Watch Shift Simmer Slips Trailer:
Shift Simmer Slips explores the idea of of putting the whole thing together like a collage, a kind of cabinet of naturalia and with a kind of scientific eye. "This idea came only at the end of the working process" Nagler explains. "I always like to work without predefined scripts or lists. so my working process is always a flowing and intuitive one, everything very free and open"
In the end, all the image blocks were created one after the other; it was only when i started working on the sound and music that the first ideas and visions of the editing and sequence of the images emerged, and with that the wonderful idea of using this objective, explorative way of collage and these soberly focusing frames came into being. each picture stands for itself and each picture has the same significance. At the end of the work, everything came together wonderfully - Lars Nagler
Post-production involved a 3D rendering (Cinema4D), where the the respective image sequences are copied several times and run through a separate graphical batch process in different programs. "When all processed image sequences are ready, everything is layered in After Effects and specially blended over. Classic color matching, light and structure effects and grain are subsequently added".
Nagler is both a 3D programme professional and an analogue aesthetic afficionado. In terms of aesthetic impression, Shift Simmer Slips is never frightening or shocking. "There was only the desire to offer the wonderful world of Serafini with the means of animation to a curious and interested audience at best, all this with a basic positive mood and attitude".
In the sound and music department, it was a change from his Glimmen film, which explored dark auditory works; in contrast, Shift Simmer Slips has a positive auditory mood. "Since my musical work is also always intuitive and therefore follows the moods of the images, it was possible to create a really fitting overall mood here and there, and anchor scenes and images even more in themselves and their time through the sound and the music".
Editing was itself an experiment, moving organically from animating individual scenes to guessing which kind of weighting and balance would work well over the entire period. Yet Nagler says that this experiment and his first arrangement fitted right away in this case.
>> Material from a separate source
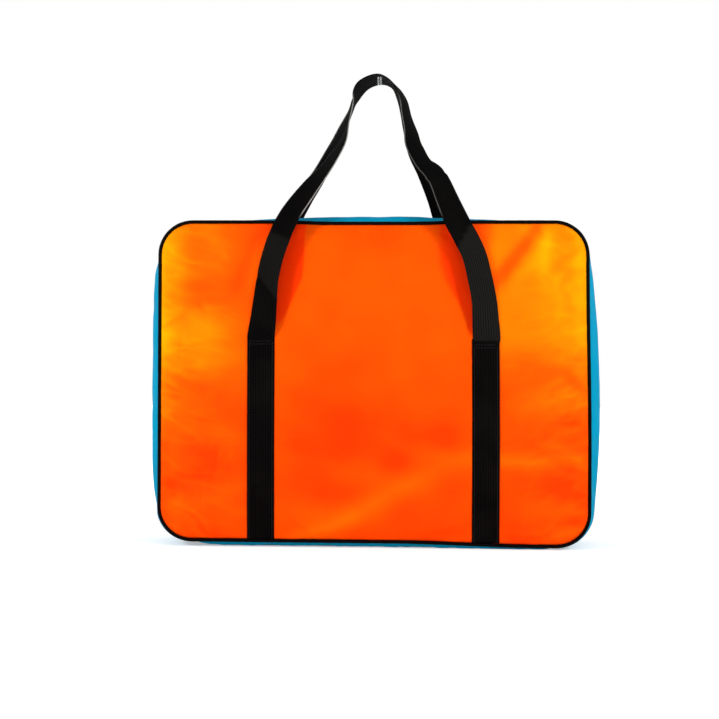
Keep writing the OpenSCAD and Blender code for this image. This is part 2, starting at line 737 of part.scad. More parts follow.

A human figure bookends Shift Simmer Slips. "For me, the tracked vehicle with the animated hands from the beginning of the film is a symbol for the predatory system itself" Nagel will add. The human character represents the defender of his habitat against occupation, his behaviour marked by nervousness and restlessness. This image is the film's 'small message' to counteract all the wonderful worlds and diversities presented in the film, which are more than worth protecting', Nagler points out.
Lars Nagler's next project (a 3D animation short) is entitled Phenomena In Empty Spaces, and he prepares (second semester of 2021) a music video production. He is indebted to Codex Seraphinius and Luigi Serafini, for the great enrichment and source of inspiration that ultimately led to Shift Simmer Slips.
Film Review (Vassilis Kroustallis):
Shift Simmer Slips by Lars Nagler is a welcome animated experiment in a world where everything attempts to move and is ready for something indefinite at the same time. Looking through the microscope of a scientist, we become familiar with worlds that sometimes occupy the center stage of our field (but they are fleeting and short-lived as a result) or surround the periphery of our field (and then we find time to look at their minute processes). Diversity between all kinds of living beings is carefully chosen, without the result moving into the surrealistic domain. Shift Simmer Slips has its material well-placed and edited in a way to create the feeling of welcomed unfamiliarity; generation and re-generation, split-up of elements, small movements in an unmovable field, geometrical structures once familiar and different at the same time, makes us explore this visually serene environment. Our aural impression is equally tranquil and works as our guide to explore the simmering environment. Bookending with a human potent figure both powerful and wondering, Shift Simmer Slips presents the wonder of closely rediscovering what's in front of our eyes -albeit in a different, multi-varied and less anxious-invested way, and it does it in a smooth, dreamy way.
About Lars Nagler
He has born in 1974. He studied at the Bauhaus University Weimar. Since 2017, he is a freelance media designer, 3D artist, filmmaker, musician.